In terms of implementability, a small experiment has been done implementing the deref elaboration for an earlier version of this trait at GitHub - davidv1992/rust at place-experiment . That implementation is sufficiently far along to support running code using the Place trait, but does not yet properly drop the internal value, instead leaking it.
Unresolved questions
The current design would require the use of Deref::deref in desugaring non-moving
accesses to types implementing Place. However, it is currently unclear whether it is
sound to do so if the value has already been partially moved out.
Right now, the design states that panic in calls to Deref::deref or Place::place can
cause an abort when the call was generated in the MIR. This is done as it is at this point
somewhat unclear how to handle proper unwinding at the call sites for these functions.
However, it may turn out to be possible to implement this with proper unwinding, in which
case we may want to consider handling panics at these call sites the same as for ordinary
code.
Future possibilities
Should the trait become stabilized, it may become interesting to implement non-copying variants of the various pop functions on containers within the standard library. Such functions could allow significant optimizations when used in combination with large elements in the container.

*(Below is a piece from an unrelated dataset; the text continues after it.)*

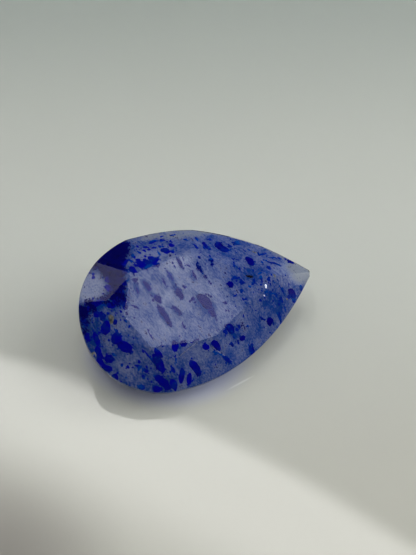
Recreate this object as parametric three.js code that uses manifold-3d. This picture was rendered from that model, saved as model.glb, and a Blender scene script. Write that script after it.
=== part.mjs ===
// A pear-cut gemstone of spotted blue stone, lying on its side facet as it came to rest.
// Millimetres, +Z up. +X runs along the stone towards its tip, and the floor is Z = 0.

import * as THREE from 'three';
import { mergeVertices } from 'three/addons/utils/BufferGeometryUtils.js';
import Module from 'manifold-3d';

const wasm = await Module();
wasm.setup();

// Driving dimensions. The cut is described with the table facet level, as a gem cutter draws it:
// the girdle's middle plane is z = 0, the crown is above it and the pavilion below.
const HEAD_END = -7.92;          // the round end of the girdle outline
const TIP_END = 8.22;            // the pointed end
const WIDEST_AT = -3.15;         // where the outline is widest
const HALF_WIDTH = 5.35;
const TIP_HALF_ANGLE = 46.8;     // degrees between the long axis and the outline at the tip
const TIP_BLUNT = 0.07;          // half width of the small flat worn on the tip
const GIRDLE_HALF = 0.18;        // half of the thin edge left between crown and pavilion
const TABLE_HEIGHT = 1.8;        // table facet over the girdle's middle plane
const REST_DEPTH = 3.33;         // side facet the stone lies on, measured square to that facet
const REST_SLOPE = 22.8;         // degrees between that facet and the girdle plane
const REST_AZIMUTH = -84;        // degrees from the tip, the way that facet looks
const CURVE_STEPS = 26;          // straight edges along each of the four outline curves
const STONE_COLOUR = 0x4a5f9e;
const BLOCK = 40;                // side of the cutting block, larger than the stone

// Facets that touch the girdle: the way they look and their slope from the girdle plane.
// Each is ground down until it just meets the outline at its own end of the girdle.
const CROWN_MAINS = [
  { azimuth: 180, slope: 32 },
  { azimuth: 140, slope: 31.6 },
  { azimuth: 113, slope: 33.5 },
  { azimuth: 87, slope: 33.6 },
  { azimuth: 61, slope: 32.4 },
  { azimuth: 46, slope: 39 },
];

// Small facets beside the table, each ground until its flat edge cuts the table at this distance.
const STARS = [
  { azimuth: 155.5, slope: 19, reach: 4.78 },
  { azimuth: 98, slope: 18, reach: 3.0 },
];

// Pavilion rings from the girdle down: steep facets under the girdle, then flatter ones.
const UPPER_PAVILION = { azimuths: [180, 152, 124, 97, 70, 47], slope: 46 };
const MIDDLE_PAVILION = { azimuths: [180, 138, 95, 57], slope: 40, inset: 0.75 };

// Half of the girdle outline from the head end to the tip: a broad curve round the head and a
// flatter one down the shoulder. The other half is its mirror image.
function outlineShape() {
  const headRun = WIDEST_AT - HEAD_END;
  const tipRun = TIP_END - WIDEST_AT;
  const angle = THREE.MathUtils.degToRad(TIP_HALF_ANGLE);
  const headRise = 0.78 * HALF_WIDTH;
  const headFlat = 0.21 * headRun;
  const shoulderFlat = 0.14 * tipRun;
  const tipReach = 0.70 * tipRun;
  const tipX = TIP_END - tipReach * Math.cos(angle);
  const tipY = TIP_BLUNT + tipReach * Math.sin(angle);

  const shape = new THREE.Shape();
  shape.moveTo(TIP_END, TIP_BLUNT);
  shape.bezierCurveTo(tipX, tipY, WIDEST_AT + shoulderFlat, HALF_WIDTH, WIDEST_AT, HALF_WIDTH);
  shape.bezierCurveTo(WIDEST_AT - headFlat, HALF_WIDTH, HEAD_END, headRise, HEAD_END, 0);
  shape.bezierCurveTo(HEAD_END, -headRise, WIDEST_AT - headFlat, -HALF_WIDTH, WIDEST_AT, -HALF_WIDTH);
  shape.bezierCurveTo(WIDEST_AT + shoulderFlat, -HALF_WIDTH, tipX, -tipY, TIP_END, -TIP_BLUNT);
  return shape;
}

// A direction in the girdle plane, turned this many degrees from the tip.
function heading(azimuth) {
  const angle = THREE.MathUtils.degToRad(azimuth);
  return new THREE.Vector2(Math.cos(angle), Math.sin(angle));
}

// How far the outline reaches in a direction.
function reachOf(outline, azimuth) {
  const direction = heading(azimuth);
  return Math.max(...outline.map((point) => point.dot(direction)));
}

function toSolid(geometry) {
  geometry.deleteAttribute('normal');
  geometry.deleteAttribute('uv');
  const merged = mergeVertices(geometry, 1e-5);
  return new wasm.Manifold(new wasm.Mesh({
    numProp: 3,
    vertProperties: new Float32Array(merged.attributes.position.array),
    triVerts: new Uint32Array(merged.index.array),
  }));
}

function toGeometry(solid) {
  const mesh = solid.getMesh();
  const geometry = new THREE.BufferGeometry();
  geometry.setAttribute('position', new THREE.BufferAttribute(new Float32Array(mesh.vertProperties), 3));
  geometry.setIndex(new THREE.BufferAttribute(new Uint32Array(mesh.triVerts), 1));
  return geometry;
}

// The outward normal of a facet. side is 1 on the crown and -1 on the pavilion.
function facetNormal(azimuth, slope, side) {
  const direction = heading(azimuth);
  const tilt = THREE.MathUtils.degToRad(slope);
  const flat = Math.sin(tilt);
  return new THREE.Vector3(direction.x * flat, direction.y * flat, side * Math.cos(tilt));
}

// Grinds one facet: everything beyond the plane through the point is cut away.
function grind(stone, point, normal) {
  const block = new THREE.BoxGeometry(BLOCK, BLOCK, BLOCK);
  block.translate(0, 0, BLOCK / 2);
  block.applyQuaternion(new THREE.Quaternion().setFromUnitVectors(new THREE.Vector3(0, 0, 1), normal));
  block.translate(point.x, point.y, point.z);
  return stone.subtract(toSolid(block));
}

// Grinds a facet of a given slope through the line at this reach and height.
function grindFacet(stone, azimuth, slope, side, reach, height) {
  const direction = heading(azimuth);
  const point = new THREE.Vector3(direction.x * reach, direction.y * reach, height);
  return grind(stone, point, facetNormal(azimuth, slope, side));
}

// Every facet off the long axis has a twin on the other side of it.
function withTwin(azimuth) {
  return azimuth === 180 ? [azimuth] : [azimuth, -azimuth];
}

function cutStone() {
  const shape = outlineShape();
  const outline = shape.getPoints(CURVE_STEPS);
  const preformDepth = 2 * REST_DEPTH;
  const preform = new THREE.ExtrudeGeometry(shape, {
    depth: preformDepth + TABLE_HEIGHT,
    bevelEnabled: false,
    curveSegments: CURVE_STEPS,
  });
  preform.translate(0, 0, -preformDepth);
  let stone = toSolid(preform);

  for (const { azimuth, slope } of CROWN_MAINS) {
    for (const way of withTwin(azimuth)) {
      stone = grindFacet(stone, way, slope, 1, reachOf(outline, way), GIRDLE_HALF);
    }
  }
  for (const { azimuth, slope, reach } of STARS) {
    for (const way of withTwin(azimuth)) {
      stone = grindFacet(stone, way, slope, 1, reach, TABLE_HEIGHT);
    }
  }
  for (const azimuth of UPPER_PAVILION.azimuths) {
    for (const way of withTwin(azimuth)) {
      stone = grindFacet(stone, way, UPPER_PAVILION.slope, -1, reachOf(outline, way), -GIRDLE_HALF);
    }
  }
  const drop = MIDDLE_PAVILION.inset * Math.tan(THREE.MathUtils.degToRad(UPPER_PAVILION.slope));
  for (const azimuth of MIDDLE_PAVILION.azimuths) {
    for (const way of withTwin(azimuth)) {
      const reach = reachOf(outline, way) - MIDDLE_PAVILION.inset;
      stone = grindFacet(stone, way, MIDDLE_PAVILION.slope, -1, reach, -GIRDLE_HALF - drop);
    }
  }
  for (const way of withTwin(REST_AZIMUTH)) {
    const normal = facetNormal(way, REST_SLOPE, -1);
    stone = grind(stone, normal.clone().multiplyScalar(REST_DEPTH), normal);
  }
  return toGeometry(stone);
}

const material = new THREE.MeshStandardMaterial({ color: STONE_COLOUR, roughness: 0.06, metalness: 0 });
const stone = new THREE.Mesh(cutStone(), material);
stone.name = 'gemstone';

// The stone lies on its front side facet: that facet's normal turns straight down, and the table
// leans forward by the facet's slope. Then the whole is centred over the origin.
const restNormal = facetNormal(REST_AZIMUTH, REST_SLOPE, -1);
stone.quaternion.setFromUnitVectors(restNormal, new THREE.Vector3(0, 0, -1));
stone.updateMatrixWorld(true);
const reach = new THREE.Box3().setFromObject(stone, true);
const middle = reach.getCenter(new THREE.Vector3());
stone.position.set(-middle.x, -middle.y, -reach.min.z);

const model = new THREE.Group();
model.add(stone);

export default model;
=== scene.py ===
# %% [markdown]
# # A pear-cut stone full of blue grains
#
# The real thing is one loose gemstone on a glossy pale surface. It is clear crystal with a milky
# haze in it and hundreds of dark blue mineral grains, cut with flat facets and polished.
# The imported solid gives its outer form. This lesson adds what the eye reads as stone: worn facet
# edges, see-through crystal that takes on colour with depth, haze, grains, flecks and soft light.

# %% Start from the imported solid
import math
import random

import bpy
from mathutils import Matrix, Vector
from mathutils.bvhtree import BVHTree


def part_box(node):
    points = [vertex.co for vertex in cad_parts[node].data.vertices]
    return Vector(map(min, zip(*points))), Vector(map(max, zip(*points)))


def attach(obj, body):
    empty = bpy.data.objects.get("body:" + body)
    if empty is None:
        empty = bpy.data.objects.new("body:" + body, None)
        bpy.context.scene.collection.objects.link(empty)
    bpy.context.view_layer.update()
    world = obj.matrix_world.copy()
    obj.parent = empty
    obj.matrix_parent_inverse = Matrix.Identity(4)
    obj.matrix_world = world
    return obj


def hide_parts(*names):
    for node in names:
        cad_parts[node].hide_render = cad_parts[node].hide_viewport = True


MM = 0.001
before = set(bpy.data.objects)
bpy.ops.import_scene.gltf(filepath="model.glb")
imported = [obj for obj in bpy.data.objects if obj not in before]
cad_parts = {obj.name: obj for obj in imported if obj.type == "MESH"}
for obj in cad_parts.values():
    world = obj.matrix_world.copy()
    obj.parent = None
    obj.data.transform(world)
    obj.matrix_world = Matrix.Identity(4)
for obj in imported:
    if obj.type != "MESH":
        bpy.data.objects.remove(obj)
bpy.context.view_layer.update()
low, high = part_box("gemstone")
print("stone size in mm", [round(side / MM, 2) for side in (high - low)])

# %% [markdown]
# ## The stone's own directions
#
# A cutter thinks in the stone's own directions: along it to the tip, across it, and up out of
# the table facet. The stone lies tilted on one pavilion facet, so these aren't the floor's
# directions. Places in the stone are given in millimetres along, across and up from the middle
# of its girdle, and a turn is in degrees from the way to the tip.

# %% The stone's own directions
RESTING_FACET_SLOPE = math.radians(22.8)
RESTING_FACET_AZIMUTH = math.radians(-84)
GIRDLE_MIDDLE = Vector((-0.151, -0.016, 3.33))

resting_facet = Vector((
    math.cos(RESTING_FACET_AZIMUTH) * math.sin(RESTING_FACET_SLOPE),
    math.sin(RESTING_FACET_AZIMUTH) * math.sin(RESTING_FACET_SLOPE),
    -math.cos(RESTING_FACET_SLOPE),
))
lie = resting_facet.rotation_difference(Vector((0, 0, -1))).to_matrix()
ALONG = lie @ Vector((1, 0, 0))
ACROSS = lie @ Vector((0, 1, 0))
UP = lie @ Vector((0, 0, 1))


def in_stone(along, across, up):
    """A place in the stone, in metres, from millimetres in its own directions."""
    return (GIRDLE_MIDDLE + ALONG * along + ACROSS * across + UP * up) * MM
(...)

It may also be interesting at a future point to reconsider whether the unsized_fn_params trait should remain internal, in particular once Unsized coercions become usable with user defined types. However, this decision can be delayed to a later date as sufficiently many interesting use cases are already available without it.
Finally, there is potential for the trait as presented here to become useful in the in place initialization project. It could be a building block for generalizing things like partial initialization to smart pointers. This would require future design around an api for telling the borrow checker about new empty values implementing Place, but that seems orthogonal to the design here.